Sur le plan social, la conséquence est une mise à l’arrêt, une mise en chômage partiel de la majorité du personnel de l’entreprise, composée essentiellement d’exploitants. Cette mise en arrêt partiel de l’activité correspond juste à la réalité. J’ai demandé à chaque manager de regarder qui, dans son équipe, pouvait faire du télétravail et dont la tâche s’y prêtait. Certaines fonctions support et les équipes commerciales peuvent continuer à travailler à distance, comme à la réponse d’appel d’offres par exemple, mais d’une nouvelle manière. Nous allons bientôt nous retrouver à faire des appels d’offres en visio… et pourquoi pas !

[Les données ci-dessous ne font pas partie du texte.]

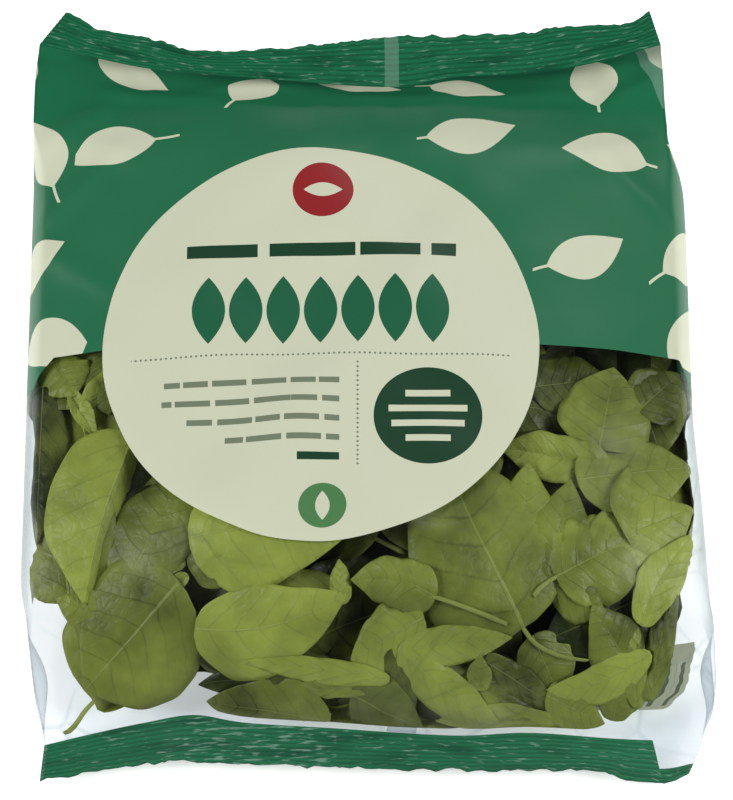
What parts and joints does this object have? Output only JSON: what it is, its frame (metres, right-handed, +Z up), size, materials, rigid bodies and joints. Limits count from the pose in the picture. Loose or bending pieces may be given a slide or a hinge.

Nous maintenons aussi en activité une petite équipe de techniciens qui œuvrent à la finalisation de nos nouveaux cars qui étaient destinés à l’Euro 2020. Lesquels, bien évidemment, seront terminés plus tard que prévu puisque nous avons réduit l’équipe, réorganisé le travail en atelier, en particulier celui des câbleurs, autour des nouvelles consignes de sécurité. Les choses se déroulent plutôt bien, nous avons renforcé les mesures de nettoyage, de ménage, avec des distributions de gel hydro-alcoolique. Nos cadres techniques ont pris en main le sujet sur le plan purement technique, mais aussi sur le plan sanitaire. Le délai de finition est allongé, mais de toute façon, hélas, ces cars n’ont plus besoin d’être prêts pour l’Euro, qui est reporté en 2021…
M. : Tout comme les JO…
J-Y. M. : Oui les deux gros événements internationaux de l’été, l’Euro et les JO, sont tous deux reportés d’un an.

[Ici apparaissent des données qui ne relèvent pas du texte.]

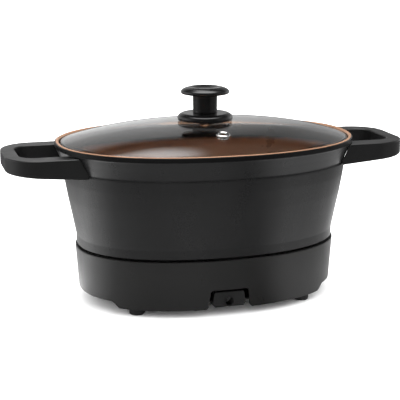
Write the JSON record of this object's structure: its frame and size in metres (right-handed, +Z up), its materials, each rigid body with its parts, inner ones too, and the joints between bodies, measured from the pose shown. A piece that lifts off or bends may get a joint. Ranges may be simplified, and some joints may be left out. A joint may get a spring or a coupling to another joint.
{
  "type": "slow cooker",
  "caption": "Oval slow cooker: lift-out pot with side handles and a knobbed glass lid, standing on a shallow electric heating base with a selector knob.",
  "frame": {"origin": "on the surface that the feet stand on, under the middle of the pot", "axes": "+X along the long axis to one side handle, +Y towards the selector knob, +Z up; the cord gland looks along -Y"},
  "size_m": [0.457, 0.244, 0.2382],
  "materials": {
    "pot_cast": "satin black non-stick coating outside, copper-coloured inside",
    "pot_lining": "copper-coloured non-stick lining, satin",
    "phenolic": "fine matt moulded black",
    "base_paint": "satin black",
    "glass": "clear tempered glass",
    "steel": "bright pressed steel",
    "plate": "machined cast aluminium",
    "rubber": "matt black",
    "silicone": "grey silicone",
    "ceramic": "off-white insulator",
    "amber": "translucent amber",
    "wire_brown": "insulation",
    "wire_red": "insulation",
    "wire_blue": "insulation"
  },
  "bodies": {
    "base": {"base_shell": "base_paint", "base_deck": "base_paint", "bottom_cover": "phenolic", "cover_screw_1": "steel", "cover_screw_2": "steel", "cover_screw_3": "steel", "cover_screw_4": "steel", "foot_1": "rubber", "foot_2": "rubber", "foot_3": "rubber", "foot_4": "rubber", "cord_gland": "phenolic", "cord_clamp": "phenolic", "terminal_block": "ceramic", "wire_live": "wire_brown", "wire_return": "wire_red", "wire_neutral": "wire_blue", "heating_plate": "plate", "heating_element": "steel", "heat_reflector": "steel", "plate_post_1": "steel", "plate_post_2": "steel", "plate_post_3": "steel", "sensor_holder": "steel", "sensor_spring": "steel", "thermal_fuse": "ceramic", "selector_switch": "phenolic", "indicator_lens": "amber", "neon_lamp": "glass"},
    "pot": {"pot_body": "pot_cast", "pot_contact_plate": "steel", "handle_right": "phenolic", "handle_left": "phenolic", "handle_screw_1": "steel", "handle_screw_2": "steel", "handle_screw_3": "steel", "handle_screw_4": "steel"},
    "lid": {"lid_glass": "glass", "steam_vent": "steel", "lid_knob": "phenolic", "knob_flange": "phenolic", "knob_washer": "silicone", "knob_screw": "steel"},
    "selector": {"selector_knob": "phenolic", "selector_spindle": "steel"},
    "sensor": {"sensor_cap": "plate"}
  },
  "joints": [
    {"name": "pot_lift", "type": "slide", "parent": "base", "child": "pot", "axis": [0, 0, 1], "range_m": [0, 0.1]},
    {"name": "lid_lift", "type": "slide", "parent": "pot", "child": "lid", "axis": [0, 0, 1], "range_m": [0, 0.1]},
    {"name": "selector_turn", "type": "hinge", "parent": "base", "child": "selector", "pos_m": [0, 0.103, 0.036], "axis": [0, -1, 0], "range_deg": [0, 180]},
    {"name": "sensor_press", "type": "slide", "parent": "base", "child": "sensor", "axis": [0, 0, 1], "range_m": [-0.002, 0], "stiffness_N_per_m": 400, "springref_m": 0.003, "deforming": ["sensor_spring"]}
  ]
}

M. : Vous avez inauguré officiellement en novembre dernier le Remote Operation Center. Qu’en est-il aujourd’hui ?
J-Y. M. : Nous proposons aujourd’hui cet outil à nos clients. Nous multiplions les contacts en espérant pouvoir remettre cette solution en place de manière sécurisée sur le plan sanitaire et de manière efficace afin de retrouver les programmes. Le sport ne repartira pas tout de suite, il ne sera pas concerné dans l’immédiat par l’outil. Mais nous comptons sur tout ce qui est débats d’actualité, les émissions religieuses, messes et cultes pour lesquels France Télévisions nous a retenus. Pourquoi ne pas organiser ces retransmissions en remote production ? La direction technique d’Euromedia avance sur la multiplicité des solutions et notre service commercial est en lien avec l’ensemble de nos clients pour proposer ces solutions. La remote production peut être une solution de redémarrage partiel d’activité, puisque le gros, c’est évident, restera à l’arrêt jusqu’à la fin de la crise sanitaire.

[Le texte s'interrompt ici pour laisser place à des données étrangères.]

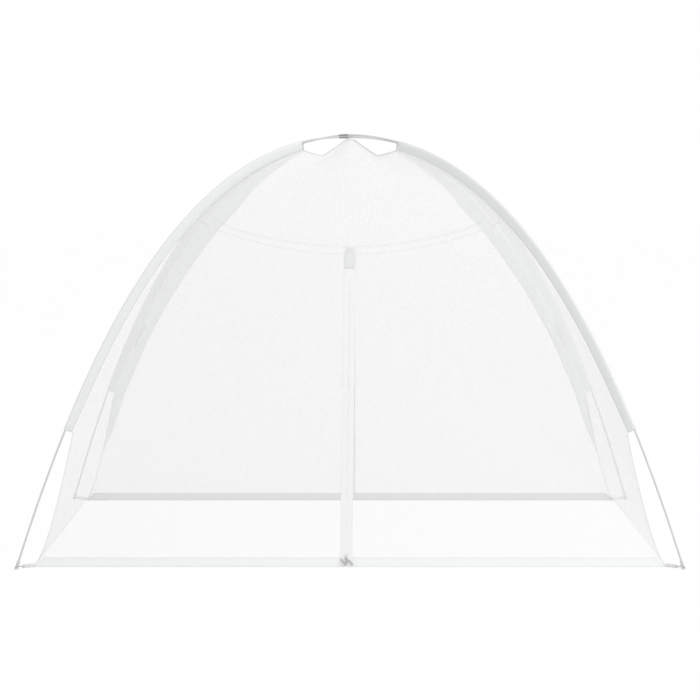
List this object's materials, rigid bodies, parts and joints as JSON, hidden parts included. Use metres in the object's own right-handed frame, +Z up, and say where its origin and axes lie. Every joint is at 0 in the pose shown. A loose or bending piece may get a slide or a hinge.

Nous avons décidé d’investir sur ce sujet auquel nous croyons beaucoup et que nous considérons comme une technologie d’avenir. Par les temps actuels, nous y croyons encore davantage. Cette semaine, nous avons beaucoup réfléchi, en collaboration avec la direction technique, sur les différents modes de connectivité possibles entre les lieux de tournage et chez nous. Nous prenons en compte la dimension sanitaire en étudiant le déroulement d’un process ultra safe, de façon à ce que les personnes qui viennent installer les caméras dans le lieu de tournage respectent tous ces fameux gestes barrière, le nettoyage des outils, etc., visant à sécuriser les choses et à rendre un tournage « sécurisé ».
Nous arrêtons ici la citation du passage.